Esse é exatamente o ponto que quero chegar. Será que a falta de internalização, de conhecimento e auto aceitação nos faz sair em busca de um preenchimento também vazio em sua essência? 
A cultura oriental é fabulosa. Enquanto no ocidente nos sentimos vivos com a mente freneticamente processando dados e fazendo o corpo acompanhar as diversas experiências sensoriais capitais consumidas, no oriente o nirvana é atingido no vazio de pensamentos em atitudes relaxantes onde se busca calmamente esvaziar a mente.
“Aqui se faz, aqui se paga”. Vivemos numa redoma de medo maquiavélico. Esperamos da traição uma vingança justiceira. É um mundo onde se trabalha o percentual controlador humano. Esse egoísmo era a essência da obra “O Príncipe”, um manual de poder e trapaça sem limites. “Os fins justificam os meios”. Mesmo que não sejamos maus, encaramos uma vida de probabilidades, calculamos o futuro no presente, por vezes baseados em culpas, medos e remorsos. Seria o futuro do pretérito que eu estudava pensando ser aula de português? Será que estaremos fadados a olhar pra trás e bater de frente? 

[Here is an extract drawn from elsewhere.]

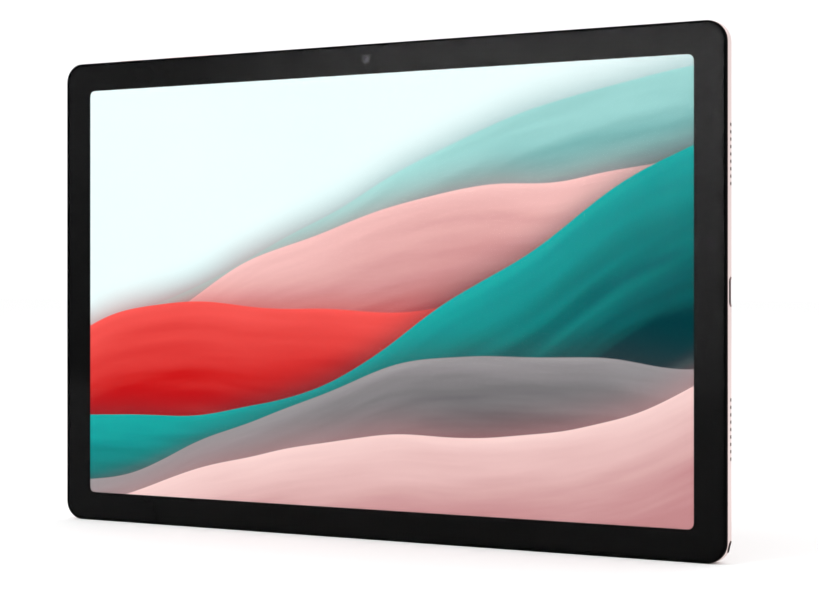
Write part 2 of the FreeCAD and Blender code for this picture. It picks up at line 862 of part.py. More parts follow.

Há de existir uma conexão do corpo com a mente. As vezes passamos o dia relaxando o corpo, mas os pensamentos ficam entediados. Em outras ocasiões a mente fraqueja e a imunidade  também padece. Mas ora bolas, as máquinas são assim. Meu carro tem controle de tração, ABS, frenagem autônoma, air bags. Tudo isso  automática e rapidamente, respondendo a estímulos presentes em sua codificação para interpretação e ação. Hj em dia campo de trabalho criado para robotização em substituição à certos trabalhos humanos. A diferença é que máquinas não pensam ainda. Quando elas um dia o fizerem seremos Deuses pra elas? Se a resposta for afirmativa seria mais pelo medo de sermos capazes de cortar seus fios ou mais pela gratidão de os termos criado? 
O meu amigo ateu está muito feliz porque o homem conseguiu finalmente saber a localização da terra no sistema galáctico. Ele tem convicção de que a industrialização vai acabar com a camada de ozônio. O último habitante daqui um dia dirá: “nem penso e nem existo”.
Apesar de vivermos numa época de paz, se eu pudesse escolher seria um índio no Brasil antes de Cabral.